Send back all the data below, exactly as given.

▼

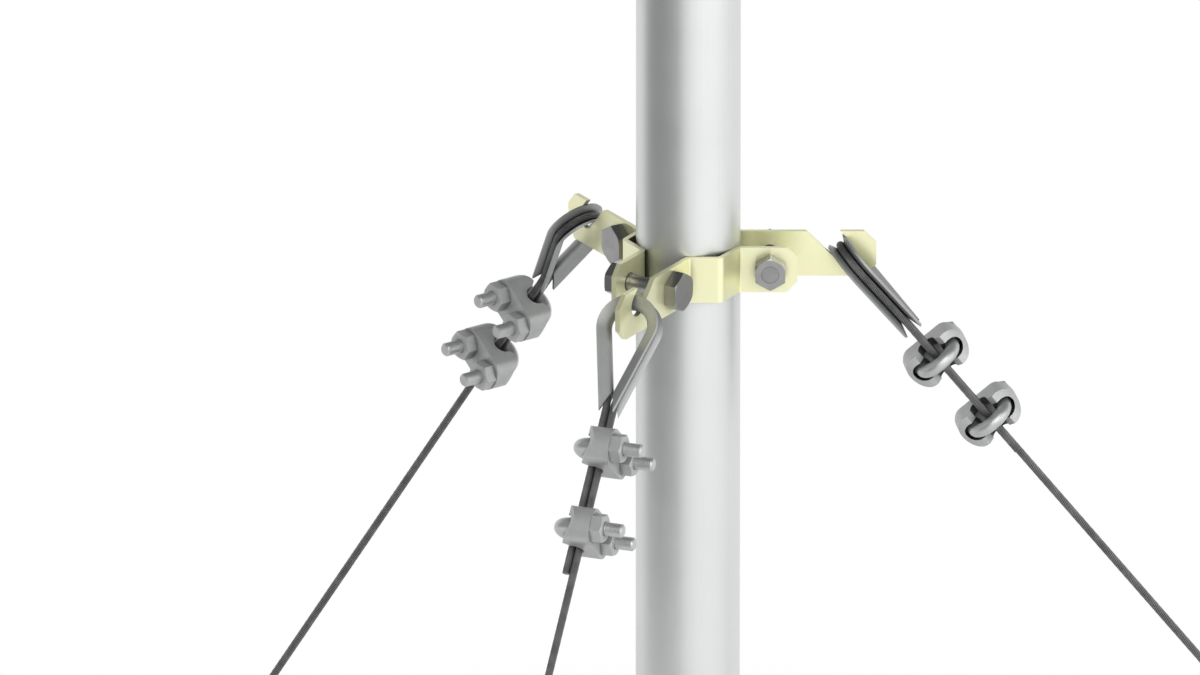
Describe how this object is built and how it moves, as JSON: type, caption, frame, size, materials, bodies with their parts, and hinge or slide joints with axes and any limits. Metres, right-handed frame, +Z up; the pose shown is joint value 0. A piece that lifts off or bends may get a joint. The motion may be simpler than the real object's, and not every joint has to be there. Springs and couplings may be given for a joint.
{
  "type": "guy collar on a tubular mast section",
  "caption": "Tubular mast section with a clamped guy collar and taut wire-rope guys, each with a thimble eye and clips at both ends.",
  "frame": {"origin": "centre of the flat face of the mast tube's foot", "axes": "+Z up the mast; +X in the radial plane of one collar junction"},
  "size_m": [0.8117, 0.8567, 0.69],
  "materials": {
    "tube": "satin",
    "strap": "yellow passivated",
    "clamp_bolt": "dark",
    "rope": "stranded",
    "thimble": "galvanised",
    "clip": "galvanised"
  },
  "bodies": {
    "root": {"mast_tube": "tube", "collar_strap_right": "strap", "clamp_bolt_right": "clamp_bolt", "clamp_nut_right": "clamp_bolt", "collar_strap_back": "strap", "clamp_bolt_back": "clamp_bolt", "clamp_nut_back": "clamp_bolt", "collar_strap_front": "strap", "clamp_bolt_front": "clamp_bolt", "clamp_nut_front": "clamp_bolt", "guy_rope_right": "rope", "head_thimble_right": "thimble", "head_clip_saddles_right": "clip", "head_clip_u_bolts_right": "clip", "head_clip_nuts_right": "clip", "foot_thimble_right": "thimble", "foot_clip_saddles_right": "clip", "foot_clip_u_bolts_right": "clip", "foot_clip_nuts_right": "clip", "guy_rope_back": "rope", "head_thimble_back": "thimble", "head_clip_saddles_back": "clip", "head_clip_u_bolts_back": "clip", "head_clip_nuts_back": "clip", "foot_thimble_back": "thimble", "foot_clip_saddles_back": "clip", "foot_clip_u_bolts_back": "clip", "foot_clip_nuts_back": "clip", "guy_rope_front": "rope", "head_thimble_front": "thimble", "head_clip_saddles_front": "clip", "head_clip_u_bolts_front": "clip", "head_clip_nuts_front": "clip", "foot_thimble_front": "thimble", "foot_clip_saddles_front": "clip", "foot_clip_u_bolts_front": "clip", "foot_clip_nuts_front": "clip"}
  },
  "joints": []
}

▲

WRITTEN RESPONSE:
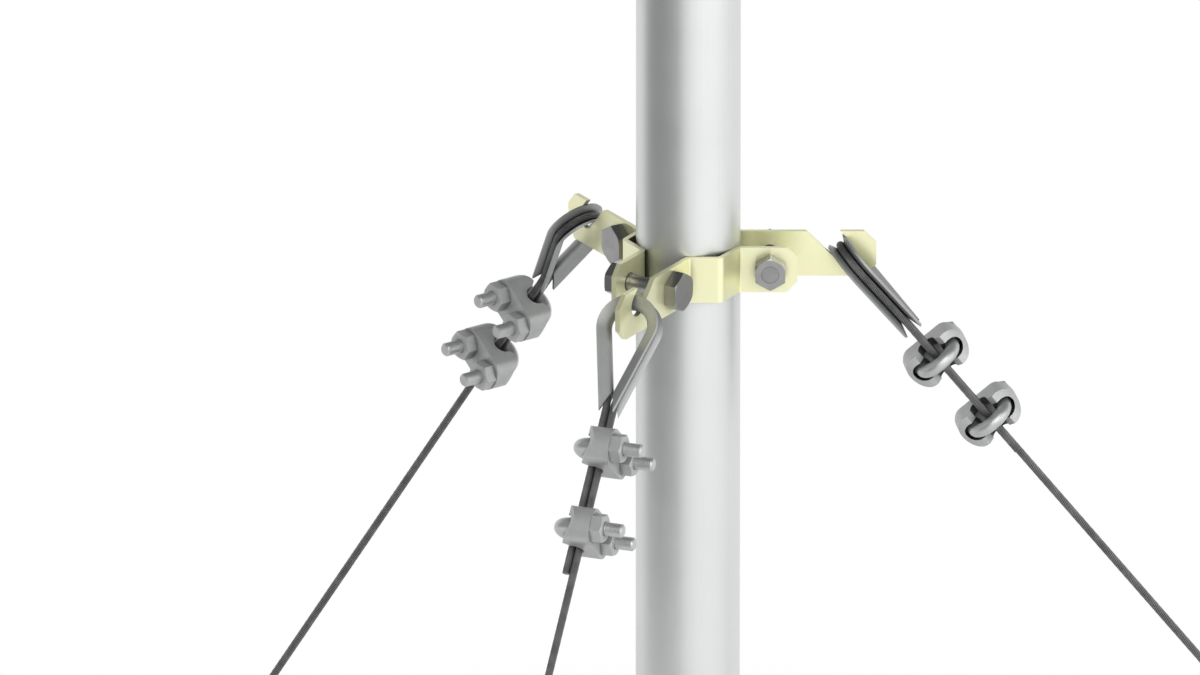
Describe how this object is built and how it moves, as JSON: type, caption, frame, size, materials, bodies with their parts, and hinge or slide joints with axes and any limits. Metres, right-handed frame, +Z up; the pose shown is joint value 0. A piece that lifts off or bends may get a joint. The motion may be simpler than the real object's, and not every joint has to be there. Springs and couplings may be given for a joint.
{
  "type": "guy collar on a tubular mast section",
  "caption": "Tubular mast section with a clamped guy collar and taut wire-rope guys, each with a thimble eye and clips at both ends.",
  "frame": {"origin": "centre of the flat face of the mast tube's foot", "axes": "+Z up the mast; +X in the radial plane of one collar junction"},
  "size_m": [0.8117, 0.8567, 0.69],
  "materials": {
    "tube": "satin",
    "strap": "yellow passivated",
    "clamp_bolt": "dark",
    "rope": "stranded",
    "thimble": "galvanised",
    "clip": "galvanised"
  },
  "bodies": {
    "root": {"mast_tube": "tube", "collar_strap_right": "strap", "clamp_bolt_right": "clamp_bolt", "clamp_nut_right": "clamp_bolt", "collar_strap_back": "strap", "clamp_bolt_back": "clamp_bolt", "clamp_nut_back": "clamp_bolt", "collar_strap_front": "strap", "clamp_bolt_front": "clamp_bolt", "clamp_nut_front": "clamp_bolt", "guy_rope_right": "rope", "head_thimble_right": "thimble", "head_clip_saddles_right": "clip", "head_clip_u_bolts_right": "clip", "head_clip_nuts_right": "clip", "foot_thimble_right": "thimble", "foot_clip_saddles_right": "clip", "foot_clip_u_bolts_right": "clip", "foot_clip_nuts_right": "clip", "guy_rope_back": "rope", "head_thimble_back": "thimble", "head_clip_saddles_back": "clip", "head_clip_u_bolts_back": "clip", "head_clip_nuts_back": "clip", "foot_thimble_back": "thimble", "foot_clip_saddles_back": "clip", "foot_clip_u_bolts_back": "clip", "foot_clip_nuts_back": "clip", "guy_rope_front": "rope", "head_thimble_front": "thimble", "head_clip_saddles_front": "clip", "head_clip_u_bolts_front": "clip", "head_clip_nuts_front": "clip", "foot_thimble_front": "thimble", "foot_clip_saddles_front": "clip", "foot_clip_u_bolts_front": "clip", "foot_clip_nuts_front": "clip"}
  },
  "joints": []
}